According to the industry, a video view means that “a minimum of 50 percent of a video ad’s pixels must be in view for two continuous seconds”. Facebook argues that 50% and two seconds are too long and that brands see benefits as early as after 0.25 seconds of a video has been viewed.
“We believe that the value of an ad is not binary but is generated the moment an ad comes on screen. According to independent Fors Marsh Group research, people can recall mobile news feed content at a statistically significant rate after only 0.25 seconds of exposure. And a recent Nielsen study showed that 38 percent of brand recall, 23 percent of brand awareness, and 25 percent of purchase intent are driven by video impressions that are under two seconds. This is because people consume content differently on mobile devices and in News Feed. As people scroll quickly through their News Feed, they get exposed to ads, meaning duration can be short while still delivering value.”
See more on the performance of Facebook video in our “state of the Facebook video world” study for the year 2017.
Facebook Groups have had a big update too. Group Insights are now available with real-time metrics around membership, growth and engagement and admins can now schedule their posts too. See this full list of new features:
Group Insights: group admins have told us consistently that having a better understanding of what’s going on in their groups would help them make decisions on how to best support their members. Now, with Group Insights, they’ll be able to see real-time metrics around growth, engagement and membership — such as the number of posts and times that members are most engaged.
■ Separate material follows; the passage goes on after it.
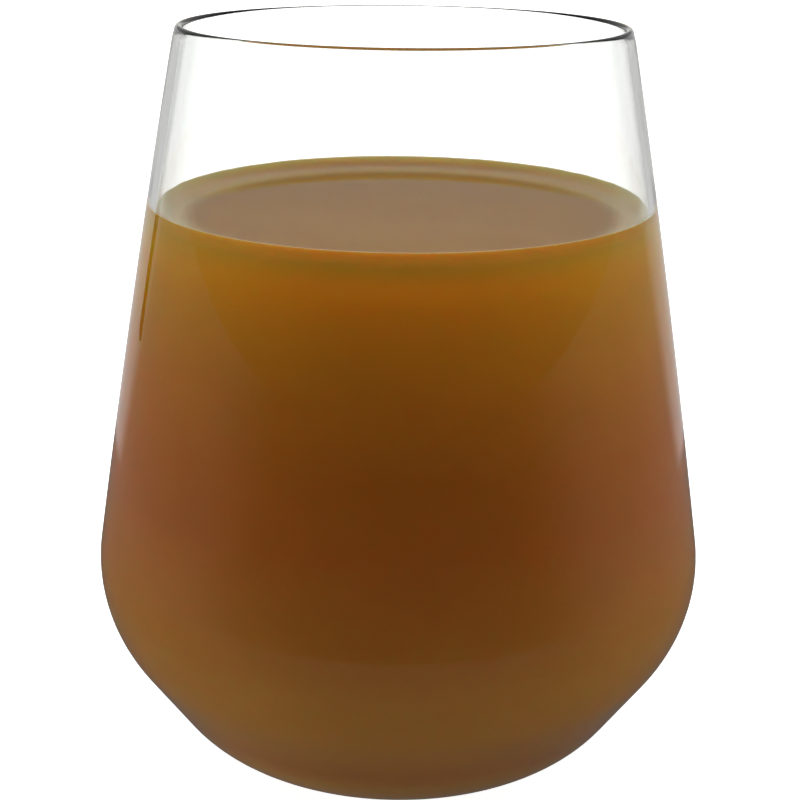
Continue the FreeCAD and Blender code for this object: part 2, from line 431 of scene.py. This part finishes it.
# The stage's lists give a level at how far a direction goes to the back, from -1 to 1, or upward where the
# name says so.
FLOOR_HALF = 8.0
FLOOR_PALE = (0.80, 0.80, 0.79, 1)
FLOOR_BLACK = (0, 0, 0, 1)
FLOOR_LIT = [(-1, 0.04), (-0.3, 0.08), (0, 0.35), (1, 0.5)]
FLOOR_MIRRORED = [(-1, 0.01), (-0.65, 0.03), (-0.3, 0.25), (0.6, 0.28), (0.70, 0.68), (1, 0.8)]
FLOOR_GLOW = 1.2
FLOOR_GLOW_LIT = [(-1, 0.0), (-0.3, 0.01), (0, 0.09), (1, 0.16)]
FLOOR_NEAR = (0.10, 0.20)  # distances from the axis between which the levels come in
FLOOR_NEAR_SHARE = 0.5
FLOOR_ROUGHNESS = 0.9
FLOOR_GLOSS = 0.1


def by_path(nodes, links, seen, mirrored, scattered, colours):
    """One value where the stage is seen, and others where the glass mirrors it or is lit by it."""
    path = nodes.new("ShaderNodeLightPath")
    first = mixed(nodes, links, path.outputs["Glossy Depth"], seen, mirrored, colours)
    return mixed(nodes, links, path.outputs["Diffuse Depth"], first, scattered, colours)


def mixed(nodes, links, factor, first, second, colours):
    """A mix of two values, or of two colours."""
    node = nodes.new("ShaderNodeMix")
    node.data_type = "RGBA" if colours else "FLOAT"
    sockets = [s for s in node.inputs if s.enabled]
    for socket, value in zip(sockets, (factor, first, second)):
        feed(links, value, socket)
    return next(s for s in node.outputs if s.enabled)


def levels(nodes, links, direction, axis, stops):
    """A grey that changes with how far a direction goes along an axis, from -1 against it to 1 with it."""
    split = nodes.new("ShaderNodeSeparateXYZ")
    links.new(direction, split.inputs[0])
    share = mapped(nodes, links, split.outputs[axis], -1, 1, 0, 1)
    return ramp(nodes, links, share, [((turn + 1) / 2, (level,) * 3) for turn, level in stops])


def make_floor():
    """A pale floor, which lights the glass like a darker one, so that its sides don't turn milky."""
    mesh = bpy.data.meshes.new("floor")
    mesh.from_pydata([(x * FLOOR_HALF, y * FLOOR_HALF, 0) for x, y in SQUARE], [], [(0, 1, 2, 3)])
    material, nodes, links = new_material("floor")
    shader = nodes.new("ShaderNodeBsdfPrincipled")
    shader.inputs["Roughness"].default_value = FLOOR_ROUGHNESS
    shader.inputs["Specular IOR Level"].default_value = FLOOR_GLOSS
    shader.inputs["Emission Color"].default_value = FLOOR_PALE
    place = nodes.new("ShaderNodeTexCoord")
    outward = nodes.new("ShaderNodeVectorMath")
    outward.operation = "NORMALIZE"
    links.new(place.outputs["Object"], outward.inputs[0])
    distance = nodes.new("ShaderNodeVectorMath")
    distance.operation = "LENGTH"
    links.new(place.outputs["Object"], distance.inputs[0])
    away = distance.outputs["Value"]
    beyond = nodes.new("ShaderNodeVectorMath")
    beyond.operation = "SCALE"
    links.new(outward.outputs[0], beyond.inputs[0])
    links.new(mapped(nodes, links, away, *FLOOR_NEAR, 0, 1), beyond.inputs["Scale"])
    lit, mirrored, glow_lit = (
        levels(nodes, links, beyond.outputs[0], "Y", stops)
        for stops in (FLOOR_LIT, FLOOR_MIRRORED, FLOOR_GLOW_LIT)
    )
    colour = by_path(nodes, links, FLOOR_PALE, FLOOR_BLACK, lit, True)
    links.new(colour, shader.inputs["Base Color"])
    near = mapped(nodes, links, away, *FLOOR_NEAR, FLOOR_NEAR_SHARE, 1)
    glow = by_path(nodes, links, FLOOR_GLOW, times(nodes, links, mirrored, near), glow_lit, False)
    links.new(glow, shader.inputs["Emission Strength"])
    show(nodes, links, shader)
    mesh.materials.append(material)
    floor = placed("floor", mesh)


SUN = 0.5
SUN_ANGLE = math.radians(70)
SUN_BEHIND = math.radians(20)


def make_light():
    """A wide soft light overhead, a little behind the glass."""
    lamp = bpy.data.lights.new("overhead", "SUN")
    lamp.energy = SUN
    lamp.angle = SUN_ANGLE
    light = placed("overhead", lamp)
    light.rotation_euler = (-SUN_BEHIND, 0, 0)
    light.visible_glossy = False


WORLD_ROUND = [(-1, 0.0), (-0.2, 0.01), (0.15, 0.7), (0.35, 1.0), (0.8, 0.8), (1, 0.7)]
WORLD_UPWARD = [(-0.01, 0.0), (0.04, 0.2), (0.15, 0.8), (0.3, 1.0), (0.6, 0.8), (0.9, 0.2)]
WORLD_LEVEL = 2.9
WORLD_MIRRORED = [(-1, 0.01), (-0.6, 0.02), (-0.1, 0.08), (0.6, 0.16), (0.70, 0.75), (1, 1.0)]
WORLD_MIRRORED_UPWARD = [(-0.1, 1.0), (0.09, 1.0), (0.14, 0.44), (0.5, 0.44), (1, 0.3)]
WORLD_SEEN = 0.95


def make_world():
    """A room that is dark on the camera's side, with soft light from both sides and behind."""
    world = bpy.data.worlds.new("studio")
    bpy.context.scene.world = world
    world.use_nodes = True
    nodes, links = world.node_tree.nodes, world.node_tree.links
    nodes.clear()
    place = nodes.new("ShaderNodeTexCoord")
    around, upward, mirrored_around, mirrored_upward = (
        levels(nodes, links, place.outputs["Generated"], axis, stops)
        for axis, stops in (
            ("Y", WORLD_ROUND),
            ("Z", WORLD_UPWARD),
            ("Y", WORLD_MIRRORED),
            ("Z", WORLD_MIRRORED_UPWARD),
        )
    )
    scattered = times(nodes, links, times(nodes, links, around, upward), WORLD_LEVEL)
    mirrored = times(nodes, links, mirrored_around, mirrored_upward)
    room = nodes.new("ShaderNodeBackground")
    strength = by_path(nodes, links, WORLD_SEEN, mirrored, scattered, False)
    links.new(strength, room.inputs["Strength"])
    show(nodes, links, room, "ShaderNodeOutputWorld")


CAMERA = (0, -0.2448, 0.1325)
CAMERA_DOWN = math.radians(17.83)
CAMERA_ROLL = math.radians(0.64)
SENSOR = 36
LENS = 75.87
CLIP_START = 0.01


def make_camera():
    data = bpy.data.cameras.new("camera")
    data.sensor_width = SENSOR
    data.lens = LENS
    data.clip_start = CLIP_START
    camera = placed("camera", data)
    turn = Matrix.Rotation(UP - CAMERA_DOWN, 4, "X") @ Matrix.Rotation(CAMERA_ROLL, 4, "Z")
    camera.matrix_world = Matrix.Translation(CAMERA) @ turn
    bpy.context.scene.camera = camera


UPRIGHT = (-0.305, 0.274)
UPRIGHT_SIZE = (0.024, 0.3)  # across and up
UPRIGHT_DARK = (0.02, 0.02, 0.02, 1)


def make_upright():
    """A dark post at the back left, which shows only where the glass mirrors it."""
    half, height = UPRIGHT_SIZE[0] / 2, UPRIGHT_SIZE[1]
    places = [(UPRIGHT[0] + x * half, UPRIGHT[1] + y * half, z) for z in (0, height) for x, y in SQUARE]
    sides = [(i, (i + 1) % 4, (i + 1) % 4 + 4, i + 4) for i in range(4)]
    mesh = bpy.data.meshes.new("post")
    mesh.from_pydata(places, [], [*sides, (4, 5, 6, 7)])
    material, nodes, links = new_material("post")
    shader = nodes.new("ShaderNodeBsdfDiffuse")
    shader.inputs["Color"].default_value = UPRIGHT_DARK
    show(nodes, links, shader)
    mesh.materials.append(material)
    post = placed("post", mesh)
    post.visible_camera = post.visible_transmission = False
    post.visible_diffuse = post.visible_shadow = False


make_camera()
make_world()
make_upright()
make_light()
make_floor()
make_glass()
make_juice()
bpy.context.scene.view_settings.view_transform = "Standard"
Membership request filtering: we also hear from admins that admitting new members is one of the most time-consuming things they do. So, we added a way for them to sort and filter membership requests on common categories like gender and location, and then accept or decline all at once.
Removed member clean-up: to help keep their communities safe from bad actors, group admins can now remove a person and the content they’ve created within the group, including posts, comments and other people added to the group, in one step.
Scheduled posts: group admins and moderators can create and conveniently schedule posts on a specific day and time.
Group to group linking: we’re beginning to test group-to-group linking, which allows group admins to recommend similar or related groups to their members. This is just the beginning of ways that we’re helping bring communities and sub-communities closer together.